Repeat verbatim only the lines from the opening of the material below through the one that contains "base = paint.blend(paint.times(specks, 0.5), base, grey(0.06))".
##### Data segment #####
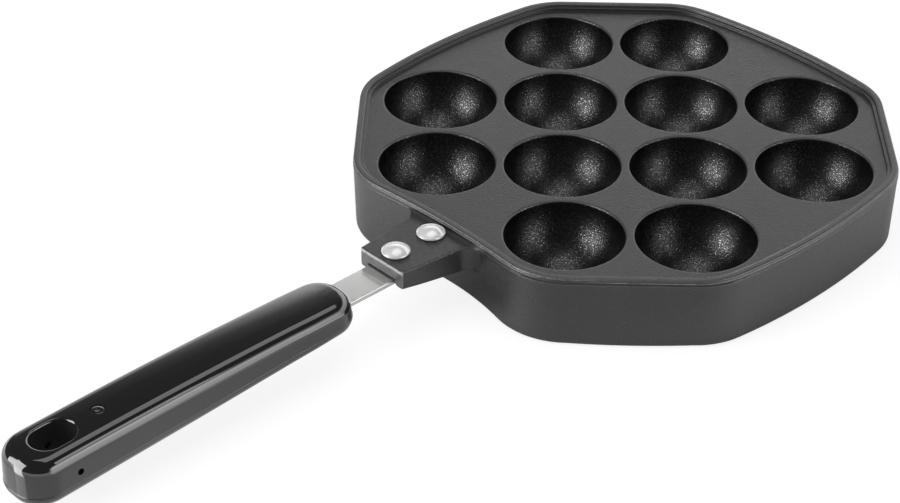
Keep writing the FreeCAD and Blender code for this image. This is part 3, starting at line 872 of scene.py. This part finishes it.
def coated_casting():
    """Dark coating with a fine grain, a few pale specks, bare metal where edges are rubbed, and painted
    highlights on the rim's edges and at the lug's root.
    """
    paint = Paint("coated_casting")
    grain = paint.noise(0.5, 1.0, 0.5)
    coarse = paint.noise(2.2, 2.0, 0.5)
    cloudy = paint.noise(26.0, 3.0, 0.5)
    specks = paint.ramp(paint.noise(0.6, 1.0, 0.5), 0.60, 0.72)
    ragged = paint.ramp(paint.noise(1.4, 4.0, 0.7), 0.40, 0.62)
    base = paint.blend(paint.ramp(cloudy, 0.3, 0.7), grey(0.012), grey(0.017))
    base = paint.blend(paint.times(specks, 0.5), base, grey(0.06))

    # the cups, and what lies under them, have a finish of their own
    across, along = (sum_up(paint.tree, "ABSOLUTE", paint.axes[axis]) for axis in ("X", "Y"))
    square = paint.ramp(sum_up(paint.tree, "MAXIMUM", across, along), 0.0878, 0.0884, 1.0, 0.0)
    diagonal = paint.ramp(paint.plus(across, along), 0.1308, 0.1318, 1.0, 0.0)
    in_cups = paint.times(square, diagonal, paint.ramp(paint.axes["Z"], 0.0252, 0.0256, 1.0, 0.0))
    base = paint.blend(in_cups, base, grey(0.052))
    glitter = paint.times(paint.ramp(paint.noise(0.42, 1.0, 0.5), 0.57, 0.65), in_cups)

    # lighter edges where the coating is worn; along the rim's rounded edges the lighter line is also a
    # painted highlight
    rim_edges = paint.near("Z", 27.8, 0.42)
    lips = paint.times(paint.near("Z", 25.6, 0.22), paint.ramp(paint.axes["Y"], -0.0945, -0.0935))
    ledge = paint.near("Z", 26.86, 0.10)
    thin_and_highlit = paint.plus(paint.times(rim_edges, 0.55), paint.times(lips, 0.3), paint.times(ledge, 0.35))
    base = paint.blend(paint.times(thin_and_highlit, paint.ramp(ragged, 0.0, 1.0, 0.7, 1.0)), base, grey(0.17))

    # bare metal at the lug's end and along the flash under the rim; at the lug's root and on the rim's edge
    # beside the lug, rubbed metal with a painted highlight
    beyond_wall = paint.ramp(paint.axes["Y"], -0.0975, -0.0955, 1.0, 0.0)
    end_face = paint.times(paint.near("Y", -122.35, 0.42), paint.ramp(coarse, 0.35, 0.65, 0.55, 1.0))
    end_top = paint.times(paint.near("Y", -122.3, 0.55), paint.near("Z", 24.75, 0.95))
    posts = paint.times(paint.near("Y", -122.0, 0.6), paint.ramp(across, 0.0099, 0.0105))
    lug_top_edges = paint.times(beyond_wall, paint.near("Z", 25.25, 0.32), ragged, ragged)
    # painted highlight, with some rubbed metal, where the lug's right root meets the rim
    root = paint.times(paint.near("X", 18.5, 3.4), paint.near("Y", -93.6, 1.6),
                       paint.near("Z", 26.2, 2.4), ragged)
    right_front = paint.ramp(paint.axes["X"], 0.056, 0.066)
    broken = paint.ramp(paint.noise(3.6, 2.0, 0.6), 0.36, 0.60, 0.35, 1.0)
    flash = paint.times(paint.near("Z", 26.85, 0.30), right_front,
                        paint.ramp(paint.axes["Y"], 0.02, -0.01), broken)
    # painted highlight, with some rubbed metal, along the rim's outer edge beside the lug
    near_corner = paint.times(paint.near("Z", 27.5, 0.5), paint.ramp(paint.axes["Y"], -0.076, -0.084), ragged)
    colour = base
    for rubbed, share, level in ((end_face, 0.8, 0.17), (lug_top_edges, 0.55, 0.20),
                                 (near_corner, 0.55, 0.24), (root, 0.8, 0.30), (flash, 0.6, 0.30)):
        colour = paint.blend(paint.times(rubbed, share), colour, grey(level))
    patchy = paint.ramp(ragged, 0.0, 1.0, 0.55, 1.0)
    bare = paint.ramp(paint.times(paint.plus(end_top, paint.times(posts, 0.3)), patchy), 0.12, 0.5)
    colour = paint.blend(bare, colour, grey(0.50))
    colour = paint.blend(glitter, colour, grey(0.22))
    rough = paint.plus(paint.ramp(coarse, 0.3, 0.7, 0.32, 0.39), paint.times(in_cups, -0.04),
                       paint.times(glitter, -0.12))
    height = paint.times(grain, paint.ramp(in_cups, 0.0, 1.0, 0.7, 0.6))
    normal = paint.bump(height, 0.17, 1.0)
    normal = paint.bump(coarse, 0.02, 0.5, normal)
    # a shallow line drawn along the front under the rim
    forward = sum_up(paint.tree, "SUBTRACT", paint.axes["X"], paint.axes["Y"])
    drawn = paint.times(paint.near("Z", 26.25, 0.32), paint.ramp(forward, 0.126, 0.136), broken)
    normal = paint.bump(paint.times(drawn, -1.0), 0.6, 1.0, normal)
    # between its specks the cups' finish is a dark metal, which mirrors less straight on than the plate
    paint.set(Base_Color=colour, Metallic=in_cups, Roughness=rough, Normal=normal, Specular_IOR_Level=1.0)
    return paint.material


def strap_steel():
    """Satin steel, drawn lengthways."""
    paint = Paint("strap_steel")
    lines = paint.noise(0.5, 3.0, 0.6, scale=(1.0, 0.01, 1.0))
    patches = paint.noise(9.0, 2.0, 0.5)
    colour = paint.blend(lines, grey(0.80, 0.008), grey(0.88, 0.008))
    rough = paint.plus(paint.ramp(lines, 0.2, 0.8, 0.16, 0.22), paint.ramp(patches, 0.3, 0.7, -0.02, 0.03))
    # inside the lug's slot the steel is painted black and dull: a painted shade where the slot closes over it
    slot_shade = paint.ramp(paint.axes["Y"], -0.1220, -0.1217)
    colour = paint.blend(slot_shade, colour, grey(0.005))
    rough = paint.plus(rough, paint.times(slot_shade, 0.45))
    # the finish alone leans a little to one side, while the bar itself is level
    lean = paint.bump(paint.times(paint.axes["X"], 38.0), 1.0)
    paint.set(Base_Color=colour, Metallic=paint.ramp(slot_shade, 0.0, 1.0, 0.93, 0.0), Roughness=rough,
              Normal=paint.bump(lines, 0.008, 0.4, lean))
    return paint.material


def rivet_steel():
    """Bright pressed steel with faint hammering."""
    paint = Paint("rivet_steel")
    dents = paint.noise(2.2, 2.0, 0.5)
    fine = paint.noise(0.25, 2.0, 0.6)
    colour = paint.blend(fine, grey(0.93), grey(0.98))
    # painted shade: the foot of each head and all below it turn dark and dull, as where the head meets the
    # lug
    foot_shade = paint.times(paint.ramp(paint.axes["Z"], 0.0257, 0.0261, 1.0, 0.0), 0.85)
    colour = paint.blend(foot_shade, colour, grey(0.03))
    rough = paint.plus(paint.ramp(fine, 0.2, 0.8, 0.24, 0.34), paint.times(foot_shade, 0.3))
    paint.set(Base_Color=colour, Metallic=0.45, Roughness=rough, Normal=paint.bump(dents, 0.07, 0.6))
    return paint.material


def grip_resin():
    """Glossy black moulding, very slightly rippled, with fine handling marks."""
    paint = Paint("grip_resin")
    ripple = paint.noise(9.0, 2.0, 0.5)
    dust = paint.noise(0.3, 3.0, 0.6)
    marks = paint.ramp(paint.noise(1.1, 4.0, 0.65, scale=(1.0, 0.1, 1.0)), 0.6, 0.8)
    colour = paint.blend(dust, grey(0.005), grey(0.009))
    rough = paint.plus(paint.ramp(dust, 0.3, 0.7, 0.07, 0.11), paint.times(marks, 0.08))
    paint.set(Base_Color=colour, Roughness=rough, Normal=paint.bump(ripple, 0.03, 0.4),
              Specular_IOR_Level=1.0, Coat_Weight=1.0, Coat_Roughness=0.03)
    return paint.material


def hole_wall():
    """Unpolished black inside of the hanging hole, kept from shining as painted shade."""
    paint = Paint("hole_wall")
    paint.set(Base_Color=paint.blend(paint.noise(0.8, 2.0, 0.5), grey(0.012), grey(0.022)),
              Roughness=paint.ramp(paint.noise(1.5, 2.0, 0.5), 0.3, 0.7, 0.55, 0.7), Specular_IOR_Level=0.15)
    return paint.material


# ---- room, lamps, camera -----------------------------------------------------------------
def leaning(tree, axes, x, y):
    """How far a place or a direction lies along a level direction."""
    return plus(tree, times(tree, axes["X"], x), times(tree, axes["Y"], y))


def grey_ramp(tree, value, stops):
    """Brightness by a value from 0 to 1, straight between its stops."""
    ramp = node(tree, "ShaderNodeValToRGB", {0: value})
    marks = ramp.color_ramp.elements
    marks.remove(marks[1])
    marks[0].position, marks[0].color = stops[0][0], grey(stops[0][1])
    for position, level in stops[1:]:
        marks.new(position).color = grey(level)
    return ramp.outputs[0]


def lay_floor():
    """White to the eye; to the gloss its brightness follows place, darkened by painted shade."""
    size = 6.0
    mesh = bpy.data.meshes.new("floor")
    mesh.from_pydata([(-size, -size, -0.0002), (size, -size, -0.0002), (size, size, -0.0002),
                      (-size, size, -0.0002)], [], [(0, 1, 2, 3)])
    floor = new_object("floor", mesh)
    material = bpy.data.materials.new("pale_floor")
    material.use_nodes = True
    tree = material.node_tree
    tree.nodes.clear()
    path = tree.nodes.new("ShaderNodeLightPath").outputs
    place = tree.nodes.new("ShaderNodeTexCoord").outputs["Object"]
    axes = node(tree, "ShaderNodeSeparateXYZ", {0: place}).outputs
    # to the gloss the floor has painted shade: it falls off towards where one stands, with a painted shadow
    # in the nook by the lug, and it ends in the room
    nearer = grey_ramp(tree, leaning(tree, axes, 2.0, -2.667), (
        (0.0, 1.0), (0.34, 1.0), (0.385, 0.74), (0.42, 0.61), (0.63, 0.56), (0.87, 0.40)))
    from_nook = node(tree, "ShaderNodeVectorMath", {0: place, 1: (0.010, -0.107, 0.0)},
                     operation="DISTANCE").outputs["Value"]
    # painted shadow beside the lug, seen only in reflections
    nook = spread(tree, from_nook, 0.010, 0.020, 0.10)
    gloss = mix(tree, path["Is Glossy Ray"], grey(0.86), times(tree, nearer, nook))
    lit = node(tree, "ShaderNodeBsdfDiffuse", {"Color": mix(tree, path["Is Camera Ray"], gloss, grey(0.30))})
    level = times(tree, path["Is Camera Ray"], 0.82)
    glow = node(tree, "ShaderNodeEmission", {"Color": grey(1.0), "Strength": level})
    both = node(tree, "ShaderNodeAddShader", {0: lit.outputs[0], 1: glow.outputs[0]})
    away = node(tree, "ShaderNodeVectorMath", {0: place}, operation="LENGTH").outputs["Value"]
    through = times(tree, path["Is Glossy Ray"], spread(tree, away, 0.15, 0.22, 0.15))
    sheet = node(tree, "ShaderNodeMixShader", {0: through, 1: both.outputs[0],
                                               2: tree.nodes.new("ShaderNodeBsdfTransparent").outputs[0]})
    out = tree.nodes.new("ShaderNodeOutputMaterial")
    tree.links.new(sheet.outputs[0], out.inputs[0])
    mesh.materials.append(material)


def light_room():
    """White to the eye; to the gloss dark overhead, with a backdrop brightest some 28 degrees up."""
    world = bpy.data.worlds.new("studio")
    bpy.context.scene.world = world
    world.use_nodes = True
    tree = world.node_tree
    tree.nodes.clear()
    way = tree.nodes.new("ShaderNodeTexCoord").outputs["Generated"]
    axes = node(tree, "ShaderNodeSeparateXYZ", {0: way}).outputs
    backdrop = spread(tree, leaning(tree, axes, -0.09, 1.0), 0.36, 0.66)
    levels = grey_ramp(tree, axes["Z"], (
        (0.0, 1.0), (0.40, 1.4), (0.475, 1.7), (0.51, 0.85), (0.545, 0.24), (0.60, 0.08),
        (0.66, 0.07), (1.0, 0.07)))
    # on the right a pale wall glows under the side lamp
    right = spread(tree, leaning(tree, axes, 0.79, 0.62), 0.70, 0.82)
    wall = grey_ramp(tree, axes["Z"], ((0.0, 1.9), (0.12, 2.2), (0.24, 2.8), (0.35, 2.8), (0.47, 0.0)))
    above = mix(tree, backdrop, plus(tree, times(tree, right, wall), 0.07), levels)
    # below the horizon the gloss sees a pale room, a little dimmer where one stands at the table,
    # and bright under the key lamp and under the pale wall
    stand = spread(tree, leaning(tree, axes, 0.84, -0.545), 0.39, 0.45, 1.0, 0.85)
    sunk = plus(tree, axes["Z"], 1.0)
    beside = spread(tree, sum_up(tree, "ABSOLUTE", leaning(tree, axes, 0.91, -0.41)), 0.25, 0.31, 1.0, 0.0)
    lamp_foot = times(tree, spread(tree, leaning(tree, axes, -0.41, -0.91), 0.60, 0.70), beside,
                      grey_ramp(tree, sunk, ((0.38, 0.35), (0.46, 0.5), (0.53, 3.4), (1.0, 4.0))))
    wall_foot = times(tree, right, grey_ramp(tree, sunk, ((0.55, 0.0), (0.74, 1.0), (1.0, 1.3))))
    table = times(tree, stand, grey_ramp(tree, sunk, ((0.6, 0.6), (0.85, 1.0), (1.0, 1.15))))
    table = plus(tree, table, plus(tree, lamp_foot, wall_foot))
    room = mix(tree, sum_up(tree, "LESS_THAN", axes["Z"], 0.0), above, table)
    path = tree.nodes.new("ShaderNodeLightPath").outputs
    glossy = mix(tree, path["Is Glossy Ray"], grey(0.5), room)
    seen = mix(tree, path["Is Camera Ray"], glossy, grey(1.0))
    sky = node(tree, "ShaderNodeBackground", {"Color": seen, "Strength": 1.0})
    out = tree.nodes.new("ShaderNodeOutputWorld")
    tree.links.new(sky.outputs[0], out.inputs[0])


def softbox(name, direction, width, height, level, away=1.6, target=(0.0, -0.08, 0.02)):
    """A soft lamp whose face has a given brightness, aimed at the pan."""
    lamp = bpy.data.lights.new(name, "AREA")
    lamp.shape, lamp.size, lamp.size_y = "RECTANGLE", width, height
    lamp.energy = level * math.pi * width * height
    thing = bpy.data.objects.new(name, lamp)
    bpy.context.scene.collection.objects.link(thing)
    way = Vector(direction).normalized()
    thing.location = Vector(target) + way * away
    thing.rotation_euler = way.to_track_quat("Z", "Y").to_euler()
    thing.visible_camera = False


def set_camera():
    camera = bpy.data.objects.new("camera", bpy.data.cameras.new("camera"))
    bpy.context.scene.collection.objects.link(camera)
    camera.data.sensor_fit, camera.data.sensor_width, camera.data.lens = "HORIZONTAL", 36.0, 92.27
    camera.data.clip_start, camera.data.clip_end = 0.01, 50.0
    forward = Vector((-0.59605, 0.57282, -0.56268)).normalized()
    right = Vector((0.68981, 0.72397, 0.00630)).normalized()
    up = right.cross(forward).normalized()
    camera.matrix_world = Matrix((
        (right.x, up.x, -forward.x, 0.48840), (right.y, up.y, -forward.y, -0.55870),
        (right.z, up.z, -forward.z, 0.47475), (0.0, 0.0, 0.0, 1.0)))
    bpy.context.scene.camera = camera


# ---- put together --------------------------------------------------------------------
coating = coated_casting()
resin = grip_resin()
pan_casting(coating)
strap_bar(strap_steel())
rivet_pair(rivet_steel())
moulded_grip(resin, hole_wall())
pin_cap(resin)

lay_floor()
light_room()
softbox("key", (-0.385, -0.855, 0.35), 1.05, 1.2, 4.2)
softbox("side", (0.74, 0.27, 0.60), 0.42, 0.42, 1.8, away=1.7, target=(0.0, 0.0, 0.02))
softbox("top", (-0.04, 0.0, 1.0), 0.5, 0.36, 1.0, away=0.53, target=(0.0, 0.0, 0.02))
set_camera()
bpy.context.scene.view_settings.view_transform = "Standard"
#####
Solution for this problem =>
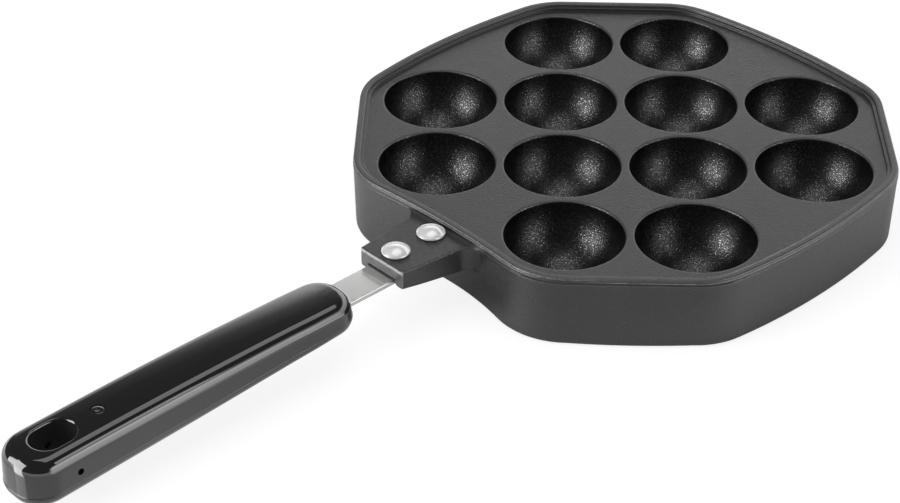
Keep writing the FreeCAD and Blender code for this image. This is part 3, starting at line 872 of scene.py. This part finishes it.
def coated_casting():
    """Dark coating with a fine grain, a few pale specks, bare metal where edges are rubbed, and painted
    highlights on the rim's edges and at the lug's root.
    """
    paint = Paint("coated_casting")
    grain = paint.noise(0.5, 1.0, 0.5)
    coarse = paint.noise(2.2, 2.0, 0.5)
    cloudy = paint.noise(26.0, 3.0, 0.5)
    specks = paint.ramp(paint.noise(0.6, 1.0, 0.5), 0.60, 0.72)
    ragged = paint.ramp(paint.noise(1.4, 4.0, 0.7), 0.40, 0.62)
    base = paint.blend(paint.ramp(cloudy, 0.3, 0.7), grey(0.012), grey(0.017))
    base = paint.blend(paint.times(specks, 0.5), base, grey(0.06))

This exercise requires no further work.